When Luna was sold, you decided to invest in your own crew training business. What led to the decision to return to shore?
It was the perfect opportunity to reevaluate what I was doing. I was asked by the PWA to be on the study group to create the Ship's Cook Certificate, and it all naturally led to training. We opened Ocean Wave Monaco in 2015. The beauty of training programs is that they take you further than just yachting. If you want to return to shore in the future, quality training programs can help you in any other business you want to do. I found out for myself on board Luna that with the skills I gained from yachting, I could open a new business. I didn't know that at the time; I thought I was just a chef. It's a bit corny, but you feel like you want to pass on what you've learned. If people can take that view of training as an investment in their future, you will get so much more back.

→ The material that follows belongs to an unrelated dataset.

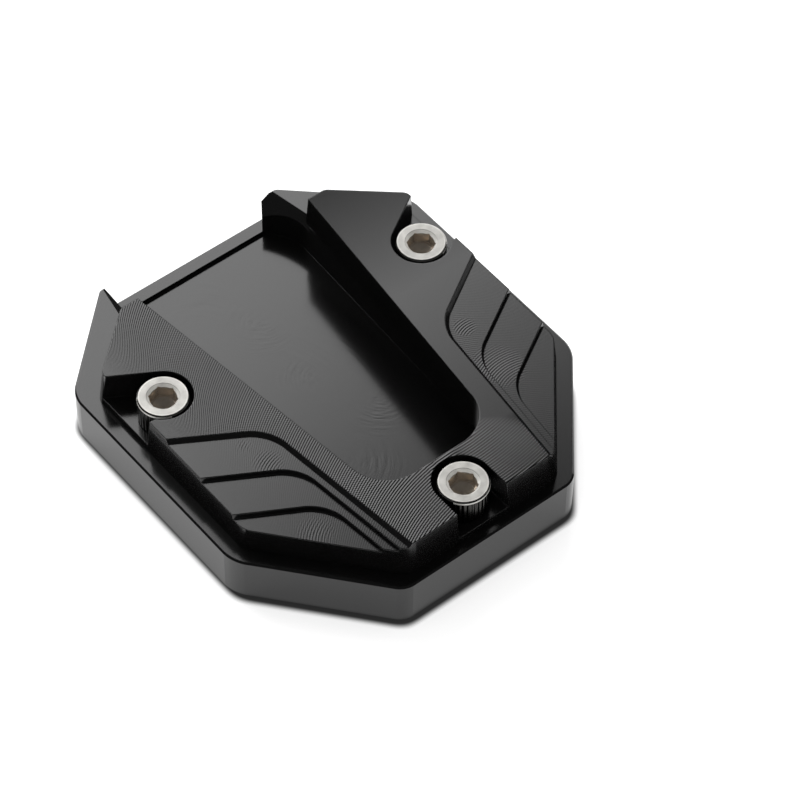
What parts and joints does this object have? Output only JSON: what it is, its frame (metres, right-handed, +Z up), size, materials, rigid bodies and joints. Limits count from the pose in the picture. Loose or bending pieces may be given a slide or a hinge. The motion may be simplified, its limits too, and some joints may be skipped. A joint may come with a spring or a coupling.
{
  "type": "side stand foot pad",
  "caption": "Clamp-on pad that widens the foot of a motorbike side stand: a pocketed base plate, a slotted and stepped top plate, and hex-socket cap screws.",
  "frame": {"origin": "middle of the sole: the bottom centre of the bounding box", "axes": "+Z up out of the sole, +Y towards the open end that the stand's foot slides in by, +X across the pad to the right when looking along +Y"},
  "size_m": [0.082, 0.0928, 0.0187],
  "materials": {
    "base_black": "black anodised, satin",
    "top_black": "black anodised, satin, fine milling lines",
    "screw_steel": "bright"
  },
  "bodies": {
    "root": {"base_plate": "base_black", "top_plate": "top_black", "screws": "screw_steel"}
  },
  "joints": []
}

In April this year The Maritime Food Authority launched a new program designed to raise food safety standards on board superyachts - what are your thoughts?
The MFA is answering a need from a growing industry that is developing its management structure ad hoc as it goes along. Having the MFA as a professional body to aid in that growth can only be good for our industry. People are now reflecting on so many different issues because of Covid-19. The industry has been changed and it will continue to affect yachting for a long time into the future. Training and oversight are now needed more than ever, which is what the MFA is advocating for. It gives people confidence and the ability to do their job well. It's great that the MFA has got recognition from the MCA. I think it's needed.
What do you think the MFAs new program offers crew?
You always need someone to take control and lead the way for people who are still growing in their careers. You've got those people there already, the head stewardesses, the head chefs - you always have someone in charge. But there are parts of the MFA’s program that many senior crew members do not experience in their daily roles. Maybe they have not done a leadership program, or their food hygiene level 3. Most of the officers don't have those things because they are going from the deck world to officer to captain. The Manager in Charge for Luxury Yachts program provides the training to offer - as people say in yachting - the seven-star experience. It's having that person there to expedite, to oversee, to look after, to give confidence to other crew members but also to manage the changing needs and expectations of the guests.
What is your advice to yacht chefs who are reluctant to invest in a new food safety certification?
As a growing industry, there are growing expectations for crew to develop new skills and demonstrate their understanding of the job. At times, that can make the crew feel unprepared and anxious, which develops into frustration or resentment towards new expectations. People also feel anxious if they don't understand something, and that's what happened with the Ship's Cook Certificate. It wasn't marketed correctly, and that led to a lot of confusion around what was expected and why.
A program like this needs to be marketed well. But with well-developed training programs and examinations, the anxious, unprepared crew member changes into a confident, well-prepared individual that can face the challenges our industry offers. Training is knowledge, and knowledge is power. Training is always the last thing on anybody's budget - that was true 30 years ago, and it's still true today. But in future, it's probably the first thing that people should be budgeting for.